Nous sommes revenus aux années 1970, au bon vieux temps des eurodollars, lorsque les Européens payaient la facture de la dépréciation du dollar. À l’époque le Secrétaire d’État au Trésor John Connally avait employé une formule cynique mais réaliste : « c’est notre monnaie, mais c’est votre problème ». Exporter l’inflation permet aux Américains de continuer à importer à bon compte les produits du reste du monde, permettant de satisfaire la demande interne sans hausse majeure des prix. Ils payent leur déficit commercial en dollars, qui se répandent dans le monde entier et créent partout des tensions inflationnistes explosant à la première occasion.

Quelle inflation ?

(Illustration René Le Honzec)

Comme l’a remarqué George Melloan (Wall Street Journal) l’inflation s’est déclarée bien avant la flambée du pétrole ou la sécheresse dans beaucoup de pays du monde. La hausse des prix était passée entre 2006 et 2009 de 5% à 18% en Egypte, de 13 à 35% en Iran, elle atteint maintenant 5,5% à Singapour et 12% au Vietnam. Il en tient la FED pour seule responsable.

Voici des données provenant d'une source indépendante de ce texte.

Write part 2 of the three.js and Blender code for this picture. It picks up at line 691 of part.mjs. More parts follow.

La conclusion de cette analyse est triple :

1° les responsables de l’inflation sont bien les autorités monétaires et, derrière elles, les gouvernements qui ont financé déficits et relances par la création inconsidérée de monnaie. Comme le disait Friedman « l’inflation est toujours et partout un phénomène monétaire ».

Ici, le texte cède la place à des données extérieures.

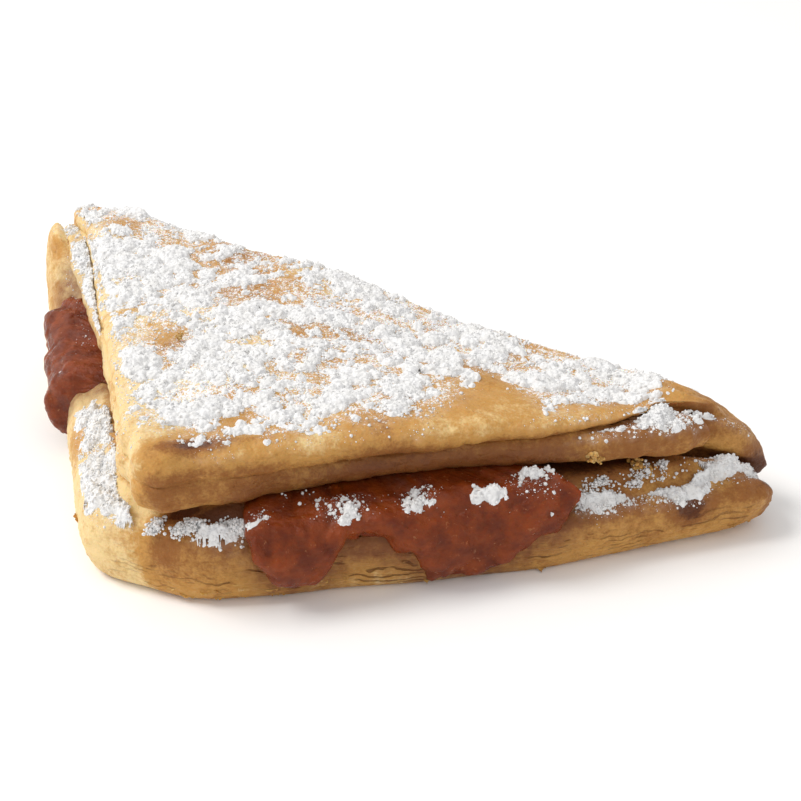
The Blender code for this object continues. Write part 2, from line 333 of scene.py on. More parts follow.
@dataclass(frozen=True)
class Plan:
    """The plan of the lower flap, as a soft minimum over straight sides.

    Each side is a direction in degrees and a distance from the origin in millimetres.
    """

    cut_reach: float = 36.9
    front: Pair = (-90.0, 36.9)
    left: Pair = (180.0, 36.9)
    fold: Pair = (45.0, 38.0)
    right_tip: Pair = (-22.5, 84.6)
    back_tip: Pair = (112.5, 84.2)
    square_corner: Pair = (-135.0, 42.6)
    corner_sharpness: int = 26
    fold_leaves: Pair = (62.5, 72.0)
    fold_joins: Pair = (289.5, 296.0)
    edge_steps: int = 8001

    def outline(self, angle: Array, setback: Array | float) -> Array:
        """Find how far the plan's edge lies in each direction.

        For each side, the cosine of the angle to it is divided by its distance less the setback,
        and raised to the sharpness. The sum, to the power of minus one over the sharpness, is
        the distance.

        Args:
            angle: directions, in radians.
            setback: how far inside the edge to measure, in metres.

        Returns:
            Distances from the origin, in metres.
        """
        total = 0.0
        sides = (self.front, self.left, self.fold, self.right_tip, self.back_tip, self.square_corner)
        for direction, reach in sides:
            facing = np.clip(np.cos(angle - np.radians(direction)), 0.0, None)
            total = total + (facing / (reach * MM - setback)) ** self.corner_sharpness
        return total ** (-1.0 / self.corner_sharpness)

    def turn_of(self, angle: Array) -> Array:
        """Turn a direction in radians into degrees from the middle of the fold, clockwise."""
        return np.degrees(np.radians(self.fold[0]) - angle) % 360.0

    def fold_share(self, turn: Array) -> Array:
        """Give 1 on the fold and 0 on the cut sides, with a short blend at each tip."""
        return 1.0 - step(turn, *self.fold_leaves) + step(turn, *self.fold_joins)

    def spread_angles(self, count: int, fold_density: float) -> Array:
        """Space directions evenly along the edge, with fewer of them along the fold.

        Args:
            count: how many columns.
            fold_density: how dense the columns are on the fold, against 1 on the cut sides.

        Returns:
            Directions in radians, clockwise from the middle of the fold.
        """
        fine = np.radians(self.fold[0]) - np.linspace(0.0, 2.0 * np.pi, self.edge_steps)
        reach = self.outline(fine, 0.0)
        gaps = np.hypot(np.diff(reach * np.cos(fine)), np.diff(reach * np.sin(fine)))
        gaps = gaps * (1.0 - (1.0 - fold_density) * self.fold_share(self.turn_of(fine[1:])))
        walked = np.concatenate([[0.0], np.cumsum(gaps)])
        return np.interp(np.arange(count) / count * walked[-1], walked, fine)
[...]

2° l’exportation de l’inflation par les Américains demeurera possible tant que le dollar sera considéré comme la base du système monétaire international, parce que le billet vert demeure en dépit de sa mauvaise gestion la monnaie la plus utilisée et la plus fiable du monde (l’euro n’est plus un concurrent sérieux).

3° Il est vain de chercher à réformer et contrôler le marché des matières premières, comme le souhaite le G20, puisque leur hausse n’est pas la source de l’inflation, mais la conséquence.